Embedded in these stories is a very clear message that the very first disciples who had been privileged with first-hand encounters with the Risen Jesus, struggled to allow even the possibility of resurrection to break into their living. It was as though they had been inoculated against the new, against change and transformation. Therein lies a message of hope for us. As this very moment in our history, we look around at a world and its people gripped and dispirited by a raging virus. We can see, too, how, over two thousand years since Christ was crucified, violence and hatred still hold sway in many places, how our Church has failed the very people whom it was meant to protect and, in the process, has all but lost its credibility. We can look at all this and begin to conclude that resurrection is still beyond our reach. BUT, Luke will not let us ignore the fact that it is at the very moment when we tell ourselves that hope is dead and buried and when we do the preparations to complete the burial, that the stirrings of new life are likely to be felt.
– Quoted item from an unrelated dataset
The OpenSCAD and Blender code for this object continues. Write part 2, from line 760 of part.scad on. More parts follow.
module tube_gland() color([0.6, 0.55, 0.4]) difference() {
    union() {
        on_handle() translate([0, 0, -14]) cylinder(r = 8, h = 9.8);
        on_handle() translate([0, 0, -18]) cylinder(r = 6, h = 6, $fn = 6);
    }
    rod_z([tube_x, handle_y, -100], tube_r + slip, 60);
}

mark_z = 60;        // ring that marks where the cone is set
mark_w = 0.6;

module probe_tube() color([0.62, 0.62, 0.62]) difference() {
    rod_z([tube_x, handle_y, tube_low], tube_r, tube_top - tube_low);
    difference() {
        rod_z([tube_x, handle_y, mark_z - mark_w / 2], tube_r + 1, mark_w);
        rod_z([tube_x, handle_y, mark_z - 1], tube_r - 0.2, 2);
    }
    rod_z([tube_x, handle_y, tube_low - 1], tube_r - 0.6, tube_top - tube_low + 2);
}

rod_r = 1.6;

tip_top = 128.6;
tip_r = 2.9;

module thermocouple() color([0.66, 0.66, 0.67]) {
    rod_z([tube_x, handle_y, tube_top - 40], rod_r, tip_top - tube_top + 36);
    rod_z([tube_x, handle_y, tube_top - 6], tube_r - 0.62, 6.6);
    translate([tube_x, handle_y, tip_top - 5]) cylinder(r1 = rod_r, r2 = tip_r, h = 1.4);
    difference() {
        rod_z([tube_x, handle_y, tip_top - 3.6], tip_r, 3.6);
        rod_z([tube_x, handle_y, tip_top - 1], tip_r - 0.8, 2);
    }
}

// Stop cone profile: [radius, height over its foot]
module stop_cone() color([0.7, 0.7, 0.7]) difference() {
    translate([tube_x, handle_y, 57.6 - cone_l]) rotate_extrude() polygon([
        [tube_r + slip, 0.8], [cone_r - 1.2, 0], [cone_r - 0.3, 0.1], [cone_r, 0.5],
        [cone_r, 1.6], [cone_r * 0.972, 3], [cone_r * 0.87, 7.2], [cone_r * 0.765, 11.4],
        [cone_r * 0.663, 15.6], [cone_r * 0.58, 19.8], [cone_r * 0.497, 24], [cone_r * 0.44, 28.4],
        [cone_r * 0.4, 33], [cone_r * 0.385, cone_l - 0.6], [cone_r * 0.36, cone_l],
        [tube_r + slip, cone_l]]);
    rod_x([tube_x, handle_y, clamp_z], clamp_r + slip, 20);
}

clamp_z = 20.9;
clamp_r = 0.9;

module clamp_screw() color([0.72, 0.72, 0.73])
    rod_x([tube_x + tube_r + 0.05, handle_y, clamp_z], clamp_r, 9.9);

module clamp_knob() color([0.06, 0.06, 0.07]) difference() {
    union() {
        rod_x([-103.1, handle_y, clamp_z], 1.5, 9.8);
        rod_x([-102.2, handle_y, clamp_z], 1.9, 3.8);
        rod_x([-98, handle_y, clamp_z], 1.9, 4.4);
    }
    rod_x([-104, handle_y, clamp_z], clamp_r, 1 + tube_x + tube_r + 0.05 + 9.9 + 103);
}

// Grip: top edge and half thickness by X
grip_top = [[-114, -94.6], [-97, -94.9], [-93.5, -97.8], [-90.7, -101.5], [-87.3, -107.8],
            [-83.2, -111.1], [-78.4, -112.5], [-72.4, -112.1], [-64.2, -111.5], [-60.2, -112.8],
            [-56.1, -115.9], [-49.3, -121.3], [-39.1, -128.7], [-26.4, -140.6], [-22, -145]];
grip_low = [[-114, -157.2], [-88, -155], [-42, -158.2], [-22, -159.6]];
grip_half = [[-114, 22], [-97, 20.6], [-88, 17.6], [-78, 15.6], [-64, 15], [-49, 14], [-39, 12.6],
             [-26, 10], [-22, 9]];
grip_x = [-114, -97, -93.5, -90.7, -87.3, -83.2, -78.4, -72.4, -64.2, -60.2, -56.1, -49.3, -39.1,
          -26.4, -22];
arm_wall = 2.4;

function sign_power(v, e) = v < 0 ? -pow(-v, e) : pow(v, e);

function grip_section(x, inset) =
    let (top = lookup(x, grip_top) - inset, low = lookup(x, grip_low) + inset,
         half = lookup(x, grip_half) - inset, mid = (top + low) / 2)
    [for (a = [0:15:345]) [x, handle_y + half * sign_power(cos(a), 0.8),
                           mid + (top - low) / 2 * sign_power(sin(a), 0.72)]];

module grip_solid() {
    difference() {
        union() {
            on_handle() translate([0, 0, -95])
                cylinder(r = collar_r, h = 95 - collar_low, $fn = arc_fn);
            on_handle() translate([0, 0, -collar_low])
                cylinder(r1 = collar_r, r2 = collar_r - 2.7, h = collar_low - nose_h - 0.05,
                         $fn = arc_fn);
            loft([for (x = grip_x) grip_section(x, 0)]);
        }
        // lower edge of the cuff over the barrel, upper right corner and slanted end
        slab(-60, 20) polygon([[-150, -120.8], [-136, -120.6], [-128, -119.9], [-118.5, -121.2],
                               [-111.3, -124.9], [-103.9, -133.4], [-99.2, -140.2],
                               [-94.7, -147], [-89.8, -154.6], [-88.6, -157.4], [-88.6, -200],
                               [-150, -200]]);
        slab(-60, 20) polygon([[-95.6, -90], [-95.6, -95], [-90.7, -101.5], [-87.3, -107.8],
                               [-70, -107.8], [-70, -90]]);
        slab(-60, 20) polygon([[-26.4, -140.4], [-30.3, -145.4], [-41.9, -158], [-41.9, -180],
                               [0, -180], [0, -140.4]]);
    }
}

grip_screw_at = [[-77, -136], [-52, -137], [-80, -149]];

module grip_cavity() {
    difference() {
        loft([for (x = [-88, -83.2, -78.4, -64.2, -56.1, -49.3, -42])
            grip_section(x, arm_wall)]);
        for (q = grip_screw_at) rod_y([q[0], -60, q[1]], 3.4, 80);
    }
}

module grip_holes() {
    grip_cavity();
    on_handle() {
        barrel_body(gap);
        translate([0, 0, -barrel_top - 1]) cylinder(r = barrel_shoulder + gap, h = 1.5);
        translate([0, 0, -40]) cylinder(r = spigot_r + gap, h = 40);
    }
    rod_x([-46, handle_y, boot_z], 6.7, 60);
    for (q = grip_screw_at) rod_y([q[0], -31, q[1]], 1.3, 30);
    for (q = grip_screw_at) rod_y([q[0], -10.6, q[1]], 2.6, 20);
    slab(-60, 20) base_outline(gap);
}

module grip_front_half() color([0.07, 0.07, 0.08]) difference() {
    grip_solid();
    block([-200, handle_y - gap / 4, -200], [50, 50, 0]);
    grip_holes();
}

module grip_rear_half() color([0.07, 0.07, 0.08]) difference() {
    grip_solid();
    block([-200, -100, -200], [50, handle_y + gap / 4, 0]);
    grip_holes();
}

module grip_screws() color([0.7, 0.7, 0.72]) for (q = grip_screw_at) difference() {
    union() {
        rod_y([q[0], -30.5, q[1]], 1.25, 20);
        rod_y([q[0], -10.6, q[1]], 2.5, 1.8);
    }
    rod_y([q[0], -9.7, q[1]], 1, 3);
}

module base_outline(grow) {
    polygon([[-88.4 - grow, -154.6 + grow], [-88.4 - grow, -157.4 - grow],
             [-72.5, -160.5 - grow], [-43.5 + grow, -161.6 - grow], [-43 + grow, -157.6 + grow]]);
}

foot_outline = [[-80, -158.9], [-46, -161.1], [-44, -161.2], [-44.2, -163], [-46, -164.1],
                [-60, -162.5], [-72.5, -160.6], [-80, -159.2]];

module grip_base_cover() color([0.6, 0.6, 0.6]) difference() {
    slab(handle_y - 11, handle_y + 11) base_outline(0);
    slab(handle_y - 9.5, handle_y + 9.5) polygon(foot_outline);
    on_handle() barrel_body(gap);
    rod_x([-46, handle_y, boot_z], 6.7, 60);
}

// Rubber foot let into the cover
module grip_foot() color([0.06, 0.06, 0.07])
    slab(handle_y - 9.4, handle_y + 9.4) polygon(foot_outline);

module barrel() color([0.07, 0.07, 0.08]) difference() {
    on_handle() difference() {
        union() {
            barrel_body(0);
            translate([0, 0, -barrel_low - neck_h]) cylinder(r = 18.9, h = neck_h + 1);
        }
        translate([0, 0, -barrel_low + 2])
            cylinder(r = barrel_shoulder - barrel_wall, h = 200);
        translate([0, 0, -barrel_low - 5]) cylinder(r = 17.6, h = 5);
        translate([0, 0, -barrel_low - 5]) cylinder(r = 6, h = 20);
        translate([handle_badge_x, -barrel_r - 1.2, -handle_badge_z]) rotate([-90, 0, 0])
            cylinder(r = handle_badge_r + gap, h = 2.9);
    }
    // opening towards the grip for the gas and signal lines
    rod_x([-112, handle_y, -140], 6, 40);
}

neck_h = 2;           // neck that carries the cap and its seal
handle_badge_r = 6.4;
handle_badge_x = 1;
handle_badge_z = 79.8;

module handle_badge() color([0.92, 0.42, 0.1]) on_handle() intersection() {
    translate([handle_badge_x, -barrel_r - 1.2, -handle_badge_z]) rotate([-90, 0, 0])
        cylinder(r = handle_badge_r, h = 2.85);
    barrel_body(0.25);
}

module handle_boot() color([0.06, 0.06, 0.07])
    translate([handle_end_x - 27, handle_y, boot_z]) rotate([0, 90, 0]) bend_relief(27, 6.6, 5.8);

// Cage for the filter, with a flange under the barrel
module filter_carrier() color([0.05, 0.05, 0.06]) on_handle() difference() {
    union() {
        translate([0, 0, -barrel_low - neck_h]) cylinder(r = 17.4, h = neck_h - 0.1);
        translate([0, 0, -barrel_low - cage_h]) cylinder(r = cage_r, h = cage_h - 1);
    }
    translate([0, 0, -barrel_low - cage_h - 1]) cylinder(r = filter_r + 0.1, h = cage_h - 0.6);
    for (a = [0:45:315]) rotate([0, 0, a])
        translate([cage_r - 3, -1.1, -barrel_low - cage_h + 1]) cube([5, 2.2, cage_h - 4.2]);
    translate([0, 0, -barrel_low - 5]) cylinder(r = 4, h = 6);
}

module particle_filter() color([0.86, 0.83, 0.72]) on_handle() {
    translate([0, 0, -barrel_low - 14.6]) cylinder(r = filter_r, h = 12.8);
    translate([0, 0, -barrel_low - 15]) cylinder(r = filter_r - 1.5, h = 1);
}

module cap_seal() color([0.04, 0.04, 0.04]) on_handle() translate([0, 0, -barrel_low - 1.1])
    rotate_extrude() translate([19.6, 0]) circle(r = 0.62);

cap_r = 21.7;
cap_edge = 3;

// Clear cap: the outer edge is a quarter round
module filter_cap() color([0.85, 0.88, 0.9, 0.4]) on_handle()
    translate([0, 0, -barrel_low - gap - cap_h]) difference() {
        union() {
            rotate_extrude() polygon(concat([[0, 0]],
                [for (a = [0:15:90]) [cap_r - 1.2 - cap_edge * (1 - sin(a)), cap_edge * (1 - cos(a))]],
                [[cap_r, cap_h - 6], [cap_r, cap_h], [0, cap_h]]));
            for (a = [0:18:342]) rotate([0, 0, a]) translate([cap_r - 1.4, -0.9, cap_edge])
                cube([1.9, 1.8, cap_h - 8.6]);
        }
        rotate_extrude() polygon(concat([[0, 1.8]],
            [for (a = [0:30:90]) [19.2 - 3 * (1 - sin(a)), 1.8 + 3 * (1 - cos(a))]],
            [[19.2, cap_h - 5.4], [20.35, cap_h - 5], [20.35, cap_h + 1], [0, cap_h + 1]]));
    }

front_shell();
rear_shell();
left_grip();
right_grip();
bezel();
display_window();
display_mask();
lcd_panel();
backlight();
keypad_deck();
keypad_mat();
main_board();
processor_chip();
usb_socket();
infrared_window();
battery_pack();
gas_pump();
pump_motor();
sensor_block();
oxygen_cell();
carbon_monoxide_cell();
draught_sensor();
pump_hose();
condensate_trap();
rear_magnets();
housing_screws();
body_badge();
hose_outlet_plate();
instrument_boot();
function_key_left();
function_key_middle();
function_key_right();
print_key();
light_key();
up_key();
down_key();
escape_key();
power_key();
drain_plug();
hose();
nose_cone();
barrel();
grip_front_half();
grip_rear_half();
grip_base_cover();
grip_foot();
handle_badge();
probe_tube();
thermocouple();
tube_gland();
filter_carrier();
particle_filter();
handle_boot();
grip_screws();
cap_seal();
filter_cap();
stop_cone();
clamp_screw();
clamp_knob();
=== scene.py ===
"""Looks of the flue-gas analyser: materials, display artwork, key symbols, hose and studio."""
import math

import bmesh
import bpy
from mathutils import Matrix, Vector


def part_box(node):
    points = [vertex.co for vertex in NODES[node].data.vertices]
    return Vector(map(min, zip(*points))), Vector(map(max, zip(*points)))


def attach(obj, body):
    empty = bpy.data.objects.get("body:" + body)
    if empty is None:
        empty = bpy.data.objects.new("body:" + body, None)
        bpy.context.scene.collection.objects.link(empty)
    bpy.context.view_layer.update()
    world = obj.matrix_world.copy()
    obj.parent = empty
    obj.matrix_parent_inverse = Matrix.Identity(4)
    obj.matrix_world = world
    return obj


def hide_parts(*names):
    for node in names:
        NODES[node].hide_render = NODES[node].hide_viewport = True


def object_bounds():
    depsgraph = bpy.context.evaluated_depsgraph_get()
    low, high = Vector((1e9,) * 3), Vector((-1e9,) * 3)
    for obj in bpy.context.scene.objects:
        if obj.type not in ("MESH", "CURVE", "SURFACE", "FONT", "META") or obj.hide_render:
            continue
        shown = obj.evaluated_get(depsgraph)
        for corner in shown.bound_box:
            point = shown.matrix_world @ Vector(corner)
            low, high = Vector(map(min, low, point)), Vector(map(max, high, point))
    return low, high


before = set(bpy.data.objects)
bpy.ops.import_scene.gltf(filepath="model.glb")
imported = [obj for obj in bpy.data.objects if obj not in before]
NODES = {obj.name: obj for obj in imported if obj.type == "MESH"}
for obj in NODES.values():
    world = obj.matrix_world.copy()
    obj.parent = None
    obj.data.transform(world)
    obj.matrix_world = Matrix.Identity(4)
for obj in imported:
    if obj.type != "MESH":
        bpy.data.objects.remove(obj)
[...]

Like the women at the start of chapter 24 in Luke, we might set out on pilgrimage to the tomb of our long-dead dreams, only to be disturbed by the rumblings of hope and resurrection breaking out from unexpected places. We meet a complete stranger who stops to engage us in the supermarket. We read of a small child who gives his prized sneakers to a new-found friend, because “that’s what Jesus would do”. Our hearts break open when we hear the very human, yet very divine question: “Do you have anything to eat here?”
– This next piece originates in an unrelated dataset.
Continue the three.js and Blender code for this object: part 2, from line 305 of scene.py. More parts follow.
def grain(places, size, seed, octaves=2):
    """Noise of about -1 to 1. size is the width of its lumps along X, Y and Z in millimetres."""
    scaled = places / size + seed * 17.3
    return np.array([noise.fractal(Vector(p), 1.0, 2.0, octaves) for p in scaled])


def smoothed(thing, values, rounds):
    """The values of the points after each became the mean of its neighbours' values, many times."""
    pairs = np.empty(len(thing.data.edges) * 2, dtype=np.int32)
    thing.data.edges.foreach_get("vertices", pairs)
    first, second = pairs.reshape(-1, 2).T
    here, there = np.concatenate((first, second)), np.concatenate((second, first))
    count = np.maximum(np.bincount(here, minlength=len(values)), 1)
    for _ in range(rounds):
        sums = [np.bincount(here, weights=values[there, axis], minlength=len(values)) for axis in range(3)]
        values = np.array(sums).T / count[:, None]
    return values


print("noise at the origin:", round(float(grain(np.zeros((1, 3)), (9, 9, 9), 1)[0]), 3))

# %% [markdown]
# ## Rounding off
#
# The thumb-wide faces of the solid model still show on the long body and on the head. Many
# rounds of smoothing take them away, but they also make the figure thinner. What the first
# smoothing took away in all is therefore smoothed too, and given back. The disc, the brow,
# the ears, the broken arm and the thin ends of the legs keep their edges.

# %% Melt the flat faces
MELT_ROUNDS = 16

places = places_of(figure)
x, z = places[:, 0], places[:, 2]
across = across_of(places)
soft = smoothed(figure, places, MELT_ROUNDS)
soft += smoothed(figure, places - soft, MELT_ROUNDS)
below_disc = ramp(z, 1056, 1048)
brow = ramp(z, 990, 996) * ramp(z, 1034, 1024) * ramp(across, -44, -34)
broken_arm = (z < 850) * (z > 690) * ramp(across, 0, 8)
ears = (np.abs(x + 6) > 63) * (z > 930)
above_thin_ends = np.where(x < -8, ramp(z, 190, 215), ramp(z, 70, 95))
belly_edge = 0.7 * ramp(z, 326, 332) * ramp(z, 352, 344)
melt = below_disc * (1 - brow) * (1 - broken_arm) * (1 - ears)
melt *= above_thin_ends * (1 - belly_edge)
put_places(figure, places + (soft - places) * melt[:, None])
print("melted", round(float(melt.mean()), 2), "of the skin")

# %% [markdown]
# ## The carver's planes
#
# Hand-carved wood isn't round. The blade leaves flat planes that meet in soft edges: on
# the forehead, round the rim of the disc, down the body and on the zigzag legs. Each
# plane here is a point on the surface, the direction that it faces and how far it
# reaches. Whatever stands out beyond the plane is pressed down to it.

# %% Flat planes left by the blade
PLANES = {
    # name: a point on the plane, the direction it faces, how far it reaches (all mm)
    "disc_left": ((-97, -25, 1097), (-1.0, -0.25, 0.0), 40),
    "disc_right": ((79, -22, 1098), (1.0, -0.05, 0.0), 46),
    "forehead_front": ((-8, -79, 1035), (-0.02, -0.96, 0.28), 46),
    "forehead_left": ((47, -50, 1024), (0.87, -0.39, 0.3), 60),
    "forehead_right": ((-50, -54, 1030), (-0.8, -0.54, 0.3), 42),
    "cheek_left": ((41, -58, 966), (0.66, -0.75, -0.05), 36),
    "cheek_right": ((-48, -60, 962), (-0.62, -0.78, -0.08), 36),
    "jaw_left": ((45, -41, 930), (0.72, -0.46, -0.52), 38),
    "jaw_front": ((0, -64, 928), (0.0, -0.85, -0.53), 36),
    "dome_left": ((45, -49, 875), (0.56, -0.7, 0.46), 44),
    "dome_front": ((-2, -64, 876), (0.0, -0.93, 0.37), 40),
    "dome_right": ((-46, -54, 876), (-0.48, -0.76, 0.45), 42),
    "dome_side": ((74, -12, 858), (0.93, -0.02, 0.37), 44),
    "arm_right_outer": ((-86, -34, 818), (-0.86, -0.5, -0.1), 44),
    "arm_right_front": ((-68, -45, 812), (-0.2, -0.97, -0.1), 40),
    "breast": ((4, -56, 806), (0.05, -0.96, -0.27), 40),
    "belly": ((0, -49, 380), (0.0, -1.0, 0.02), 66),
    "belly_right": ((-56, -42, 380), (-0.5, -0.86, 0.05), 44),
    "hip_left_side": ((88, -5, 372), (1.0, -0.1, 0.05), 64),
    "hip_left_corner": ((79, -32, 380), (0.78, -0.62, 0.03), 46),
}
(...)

Perhaps some of the best places for us to understand ourselves and our role in the world and, indeed, to experience resurrection, are soup kitchen tables, budget cafe and family kitchen tables, where the people with whom we engage will mirror to us new insights and resurrection. When we stop to ponder the resurrection of Jesus, we might well discover that it is God’s affirmation that the universe and all of creation matter, that love, integrity and justice matter, that all of us human beings, with our mystery, complexity and in-built contradictions, matter, for we have all been loved into life by God and are in God’s image. We are all living proof of the Risen Christ’s breaking into our lives and resuscitating us with resurrection. And that process must surely continue.